Use minimums before custom quotes get messy

Bachelorette inquiries can sound casual, but the room economics are real. Use a minimum spend for private time, a per-person price for public-table packages, and a deposit that holds the date.

The customer should know what changes the quote: group size, private room, project, add-ons, travel, extra time, and outside food. If every answer requires a new email, the buyer gets tired and the owner gets trapped.

Best practice: show starting prices and explain what is included. Then let the inquiry form collect the details.

Write for the friend doing the admin

There is always one friend running the weekend. She has the group chat, the spreadsheet, the bride preferences, the dinner reservation, and possibly a tiny panic spiral. Write to her.

Say: "Send us the date, headcount, and vibe. We will help you pick the project, collect the deposit, and make the painting part easy." That sentence sells more comfort than a dozen adjectives.

The page should also say what happens after inquiry: reply timing, deposit, deadline, final count, and arrival notes.

Keep add-ons repeatable

Add-ons can lift the booking, but only if they are easy to repeat.
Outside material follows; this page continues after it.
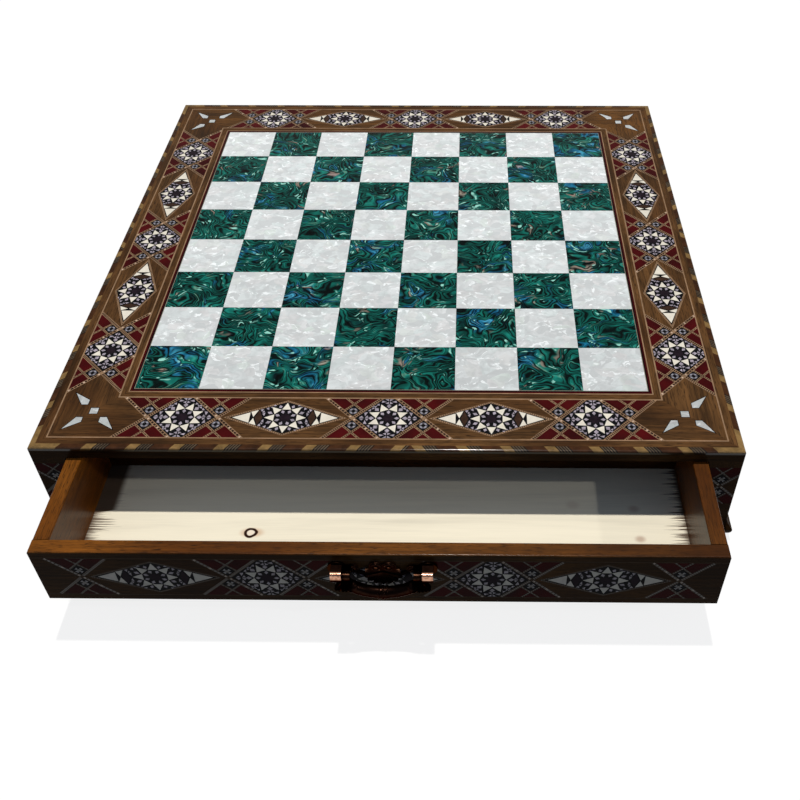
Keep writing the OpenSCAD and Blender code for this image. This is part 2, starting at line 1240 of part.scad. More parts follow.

Flowers, favor bags, a mocktail station, simple dessert bites, extra photo time, or a private table sign can work. Custom hand-lettered everything? Cute until it is admin.

Keep a checklist for setup, arrival, music, outside food rules, cleanup, and post-event follow-up. Summer Saturdays move fast. The checklist is not boring. The checklist is peace.

After the party, send the host a thank-you, a photo link if you use one, a review link, and a private-party bounce-back offer.